Foi carnaval. Liguei a TV, vi um carro alegórico com uma caricatura de Chico Xavier… “É um déjà vu ?”, me perguntei, ensimesmado. Saí pela rua… Numa livraria, abri um livrinho colorido que se dizia espírita, e de cara havia três erros graves de ortografia, além de uma porção de bobagens anti-doutrinárias. Será que estou de volta ao pesadelo ou ele está só começando?

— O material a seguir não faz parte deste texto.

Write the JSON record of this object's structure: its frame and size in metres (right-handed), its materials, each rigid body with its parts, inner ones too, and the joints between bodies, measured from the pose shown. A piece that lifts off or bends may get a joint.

Espero que todos acordem a tempo! Abri O Evangelho segundo o Espiritismo , capítulo VII, Os Pobres de Espírito, de forma aleatória, e li algo destinado a todos nós, crianças desejosas da alegria dos espetáculos do mundo:

“E tu, donzela, pobre criança lançada ao trabalho, às privações, por que esses tristes pensamentos? Por que choras? Dirige a Deus, piedoso e sereno, o teu olhar: ele dá alimento aos passarinhos; tem-lhe confiança: ele não te abandonará. O ruído das festas, dos prazeres do mundo, faz bater-te o coração; também desejaras adornar de flores os teus cabelos e misturar-te com os venturosos da Terra. Dizes de ti para contigo que, como essas mulheres que vês passar, despreocupadas e risonhas, também poderias ser rica. Oh! caia-te, criança! Se soubesses quantas lágrimas e dores inomináveis se ocultam sob esses vestidos recamados, quantos soluços são abafados pelos sons dessa orquestra rumorosa, preferirias o teu humilde retiro e a tua pobreza”.